** Start of Material **
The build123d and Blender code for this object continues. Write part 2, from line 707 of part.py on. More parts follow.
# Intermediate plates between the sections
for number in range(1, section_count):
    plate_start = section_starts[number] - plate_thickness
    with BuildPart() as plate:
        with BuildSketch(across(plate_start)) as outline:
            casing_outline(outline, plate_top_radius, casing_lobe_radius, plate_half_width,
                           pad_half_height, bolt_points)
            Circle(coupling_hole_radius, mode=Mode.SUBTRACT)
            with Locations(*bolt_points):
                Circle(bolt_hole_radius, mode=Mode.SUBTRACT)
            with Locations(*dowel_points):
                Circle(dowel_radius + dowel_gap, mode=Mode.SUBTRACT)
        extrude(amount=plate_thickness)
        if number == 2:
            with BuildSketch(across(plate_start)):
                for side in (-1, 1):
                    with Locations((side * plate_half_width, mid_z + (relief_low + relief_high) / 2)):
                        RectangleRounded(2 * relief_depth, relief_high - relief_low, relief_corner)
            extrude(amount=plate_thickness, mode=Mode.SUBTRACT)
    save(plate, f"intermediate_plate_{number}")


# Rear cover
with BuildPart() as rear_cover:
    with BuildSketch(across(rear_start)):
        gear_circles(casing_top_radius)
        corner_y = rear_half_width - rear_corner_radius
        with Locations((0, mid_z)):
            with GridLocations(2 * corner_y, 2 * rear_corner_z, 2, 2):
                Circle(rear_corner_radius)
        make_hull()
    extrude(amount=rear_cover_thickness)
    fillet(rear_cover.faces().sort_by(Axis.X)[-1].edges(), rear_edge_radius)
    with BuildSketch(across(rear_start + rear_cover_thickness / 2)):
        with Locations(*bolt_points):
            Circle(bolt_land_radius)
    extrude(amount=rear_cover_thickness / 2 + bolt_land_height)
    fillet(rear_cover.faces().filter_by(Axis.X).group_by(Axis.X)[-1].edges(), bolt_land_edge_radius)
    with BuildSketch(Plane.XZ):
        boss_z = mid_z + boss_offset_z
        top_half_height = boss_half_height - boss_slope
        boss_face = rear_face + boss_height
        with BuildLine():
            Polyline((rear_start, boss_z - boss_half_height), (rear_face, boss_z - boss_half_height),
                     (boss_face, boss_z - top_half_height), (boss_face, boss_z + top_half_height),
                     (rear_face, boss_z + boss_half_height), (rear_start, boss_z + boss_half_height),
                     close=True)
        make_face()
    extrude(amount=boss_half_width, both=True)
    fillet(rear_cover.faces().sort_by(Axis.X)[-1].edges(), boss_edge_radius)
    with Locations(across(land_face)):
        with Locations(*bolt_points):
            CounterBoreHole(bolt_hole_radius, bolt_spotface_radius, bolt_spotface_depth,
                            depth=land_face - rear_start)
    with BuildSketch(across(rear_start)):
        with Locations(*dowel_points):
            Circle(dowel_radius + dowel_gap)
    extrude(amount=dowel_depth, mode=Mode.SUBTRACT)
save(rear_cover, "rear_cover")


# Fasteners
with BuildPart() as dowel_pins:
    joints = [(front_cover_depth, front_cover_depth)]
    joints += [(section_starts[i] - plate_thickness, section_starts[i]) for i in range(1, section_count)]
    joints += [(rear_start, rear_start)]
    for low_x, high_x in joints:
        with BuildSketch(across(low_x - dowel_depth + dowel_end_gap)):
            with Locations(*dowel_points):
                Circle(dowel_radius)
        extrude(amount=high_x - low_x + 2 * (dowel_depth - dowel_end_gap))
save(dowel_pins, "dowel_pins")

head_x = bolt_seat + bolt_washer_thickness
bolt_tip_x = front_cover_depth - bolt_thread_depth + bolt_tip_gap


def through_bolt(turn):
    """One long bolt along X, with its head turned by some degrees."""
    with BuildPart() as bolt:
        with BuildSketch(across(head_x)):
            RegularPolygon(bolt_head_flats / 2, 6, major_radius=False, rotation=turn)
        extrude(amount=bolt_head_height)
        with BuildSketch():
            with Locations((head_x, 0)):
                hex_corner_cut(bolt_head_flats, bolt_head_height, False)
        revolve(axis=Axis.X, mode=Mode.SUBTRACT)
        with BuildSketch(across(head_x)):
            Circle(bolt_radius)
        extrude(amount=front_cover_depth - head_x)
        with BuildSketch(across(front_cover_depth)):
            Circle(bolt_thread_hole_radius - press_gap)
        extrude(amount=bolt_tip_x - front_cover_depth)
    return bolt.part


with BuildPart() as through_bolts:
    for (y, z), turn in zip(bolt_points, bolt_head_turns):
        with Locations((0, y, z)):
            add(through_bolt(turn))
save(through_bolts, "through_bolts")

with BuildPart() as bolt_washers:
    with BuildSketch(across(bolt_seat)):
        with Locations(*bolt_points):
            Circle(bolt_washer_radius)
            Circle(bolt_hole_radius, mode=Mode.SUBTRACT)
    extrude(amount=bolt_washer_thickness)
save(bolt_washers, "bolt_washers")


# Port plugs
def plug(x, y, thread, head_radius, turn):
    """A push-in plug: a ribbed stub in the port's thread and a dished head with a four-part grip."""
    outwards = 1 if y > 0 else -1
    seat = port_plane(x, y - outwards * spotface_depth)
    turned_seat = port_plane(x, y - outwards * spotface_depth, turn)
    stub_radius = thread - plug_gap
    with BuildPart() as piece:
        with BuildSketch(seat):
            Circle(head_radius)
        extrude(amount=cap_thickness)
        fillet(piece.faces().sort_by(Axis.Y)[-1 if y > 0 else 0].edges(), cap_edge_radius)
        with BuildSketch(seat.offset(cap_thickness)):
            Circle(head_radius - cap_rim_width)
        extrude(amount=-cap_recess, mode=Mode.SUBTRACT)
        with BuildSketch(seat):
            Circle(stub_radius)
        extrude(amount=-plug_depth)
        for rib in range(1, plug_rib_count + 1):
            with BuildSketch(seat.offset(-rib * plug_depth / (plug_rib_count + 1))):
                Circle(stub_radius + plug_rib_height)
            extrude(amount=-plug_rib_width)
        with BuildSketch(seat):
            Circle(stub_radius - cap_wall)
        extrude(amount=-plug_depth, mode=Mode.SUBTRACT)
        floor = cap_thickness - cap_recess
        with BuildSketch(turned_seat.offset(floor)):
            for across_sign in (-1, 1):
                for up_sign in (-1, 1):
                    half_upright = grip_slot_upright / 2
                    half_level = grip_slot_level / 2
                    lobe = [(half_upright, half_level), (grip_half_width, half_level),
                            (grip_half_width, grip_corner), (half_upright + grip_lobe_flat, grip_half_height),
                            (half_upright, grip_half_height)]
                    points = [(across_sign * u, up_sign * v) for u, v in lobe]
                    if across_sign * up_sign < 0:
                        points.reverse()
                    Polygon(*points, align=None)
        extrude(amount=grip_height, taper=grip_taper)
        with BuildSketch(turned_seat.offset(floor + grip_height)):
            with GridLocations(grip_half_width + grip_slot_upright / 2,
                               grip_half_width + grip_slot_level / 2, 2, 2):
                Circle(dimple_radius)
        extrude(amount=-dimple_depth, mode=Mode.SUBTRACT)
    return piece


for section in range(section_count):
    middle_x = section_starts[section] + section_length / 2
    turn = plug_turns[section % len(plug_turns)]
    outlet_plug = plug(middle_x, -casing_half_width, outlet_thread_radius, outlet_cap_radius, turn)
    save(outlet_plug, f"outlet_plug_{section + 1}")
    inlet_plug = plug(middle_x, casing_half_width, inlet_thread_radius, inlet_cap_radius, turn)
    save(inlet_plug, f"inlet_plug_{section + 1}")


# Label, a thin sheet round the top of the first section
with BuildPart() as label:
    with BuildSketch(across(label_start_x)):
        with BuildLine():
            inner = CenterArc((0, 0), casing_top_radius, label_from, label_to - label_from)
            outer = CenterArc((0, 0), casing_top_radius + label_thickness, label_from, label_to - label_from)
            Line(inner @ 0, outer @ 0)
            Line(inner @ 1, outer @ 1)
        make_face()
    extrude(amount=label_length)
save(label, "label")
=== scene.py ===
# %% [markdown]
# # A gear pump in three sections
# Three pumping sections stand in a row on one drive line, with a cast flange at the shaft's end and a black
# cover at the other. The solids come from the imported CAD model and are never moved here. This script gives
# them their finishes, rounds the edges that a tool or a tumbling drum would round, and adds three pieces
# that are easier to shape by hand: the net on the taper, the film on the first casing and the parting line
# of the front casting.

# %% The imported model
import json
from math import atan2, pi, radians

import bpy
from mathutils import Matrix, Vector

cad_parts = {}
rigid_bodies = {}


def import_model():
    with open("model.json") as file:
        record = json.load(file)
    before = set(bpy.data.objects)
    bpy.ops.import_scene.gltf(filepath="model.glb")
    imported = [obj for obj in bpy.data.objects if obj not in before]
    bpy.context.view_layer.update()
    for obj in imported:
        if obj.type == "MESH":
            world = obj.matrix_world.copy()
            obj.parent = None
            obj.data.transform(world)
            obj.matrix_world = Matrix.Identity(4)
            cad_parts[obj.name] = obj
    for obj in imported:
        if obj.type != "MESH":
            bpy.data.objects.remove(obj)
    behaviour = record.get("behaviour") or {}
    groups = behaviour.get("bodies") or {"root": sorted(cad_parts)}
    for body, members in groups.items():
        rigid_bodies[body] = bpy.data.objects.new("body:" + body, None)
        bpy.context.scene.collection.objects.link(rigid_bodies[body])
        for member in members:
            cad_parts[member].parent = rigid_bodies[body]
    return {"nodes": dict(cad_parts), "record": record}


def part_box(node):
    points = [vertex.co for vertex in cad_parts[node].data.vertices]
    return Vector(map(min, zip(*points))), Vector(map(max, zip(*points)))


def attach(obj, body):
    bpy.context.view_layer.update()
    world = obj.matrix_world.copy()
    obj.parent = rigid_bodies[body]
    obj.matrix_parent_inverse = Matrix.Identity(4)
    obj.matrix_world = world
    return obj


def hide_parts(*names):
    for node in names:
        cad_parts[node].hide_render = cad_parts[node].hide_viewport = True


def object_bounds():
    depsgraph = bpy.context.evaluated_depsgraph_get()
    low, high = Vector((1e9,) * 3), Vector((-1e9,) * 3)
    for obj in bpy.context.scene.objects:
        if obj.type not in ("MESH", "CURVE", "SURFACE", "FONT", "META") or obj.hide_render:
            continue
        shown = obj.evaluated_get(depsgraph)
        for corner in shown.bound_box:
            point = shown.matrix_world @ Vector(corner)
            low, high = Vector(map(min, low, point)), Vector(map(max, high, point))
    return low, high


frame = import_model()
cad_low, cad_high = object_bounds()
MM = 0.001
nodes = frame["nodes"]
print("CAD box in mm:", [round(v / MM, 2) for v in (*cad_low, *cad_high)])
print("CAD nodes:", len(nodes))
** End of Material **
→ What the task asks
Reproduce exactly the lines from the line with "# Label, a thin" to the line with "# of the front casting.", both end lines included.

→ Output below
# Label, a thin sheet round the top of the first section
with BuildPart() as label:
    with BuildSketch(across(label_start_x)):
        with BuildLine():
            inner = CenterArc((0, 0), casing_top_radius, label_from, label_to - label_from)
            outer = CenterArc((0, 0), casing_top_radius + label_thickness, label_from, label_to - label_from)
            Line(inner @ 0, outer @ 0)
            Line(inner @ 1, outer @ 1)
        make_face()
    extrude(amount=label_length)
save(label, "label")
=== scene.py ===
# %% [markdown]
# # A gear pump in three sections
# Three pumping sections stand in a row on one drive line, with a cast flange at the shaft's end and a black
# cover at the other. The solids come from the imported CAD model and are never moved here. This script gives
# them their finishes, rounds the edges that a tool or a tumbling drum would round, and adds three pieces
# that are easier to shape by hand: the net on the taper, the film on the first casing and the parting line
# of the front casting.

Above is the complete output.